Like last week. A very nice, older woman who sat on one of my volunteer committees recently purchased a photo lab, and since I know that she is struggling, I’m making an effort to give her all my disposable cameras to develop. I’m really irresponsible about getting photos developed promptly, and as a result, have a number of mystery cameras lying around the house. So, I gathered them up and turned them into the nice lady last week.

HERE IS A TIP! Don’t do that.

Because you will get the photos back, and discover that there is an entire roll dating back from a year ago, when you and Shawn held the Sex Toy Party. These photos are dirty. So, so dirty. There is much play-acting with the plethora of props provided. Also, one strange photo where Shawn is bent over in front of you, her pink thong a-blazin’, and you are laughing behind her, but what are you two doing?

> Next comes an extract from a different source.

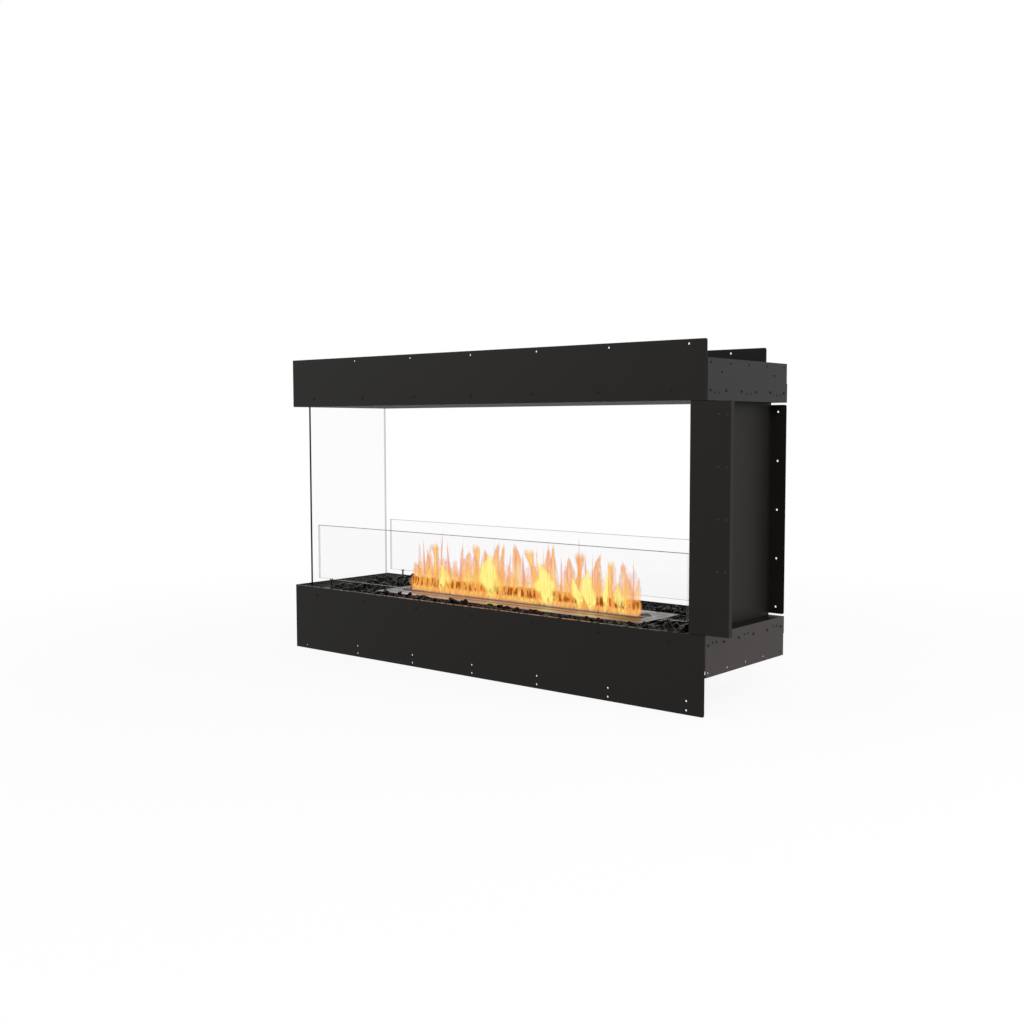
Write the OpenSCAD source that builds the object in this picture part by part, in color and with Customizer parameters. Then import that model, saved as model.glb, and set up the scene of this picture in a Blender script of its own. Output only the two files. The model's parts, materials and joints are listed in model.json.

I don’t know, but it sure is embarrassing.

Also, if you and Co-Host Kim are the designated Wavers And Candy-Throwers again in this year’s 4th of July Parade, and she gets it in her head that the logo on the front of your t-shirt should SPARKLE, so she will rub glitter gel all over your rack, in public, in the middle of the crowds getting ready to start the parade?

Another nice older woman will ask you about it at the end of your businesswomen’s club board meeting.



“Why was Kim… rubbing the front of your shirt before the parade?”

“Oh, she decided that the logo should sparkle, so she was putting glitter on it.”

Now the nice woman is only pretending to understand.


Oh, and remember how I did not come equipped with volume control? So I will then choose that quiet moment to mutter not-softly-enough:

“And, she wanted to feel me up!”

The entire board will gasp. In unison. Seriously, I felt precious oxygen being robbed from my personal atmosphere.

I am going to New Orleans next month, for the first annual meet-up of my three best buddies who are not my sister.

I just now remembered that our country station’s program director, who is a inductee in the Country And Western Hall Of Motherfucking Fame, is also a Certified Cajun who hails from the town of jazz and gumbo and oh, yeah. Mardi Gras.

I’m pumping him for the local scoop as we speak.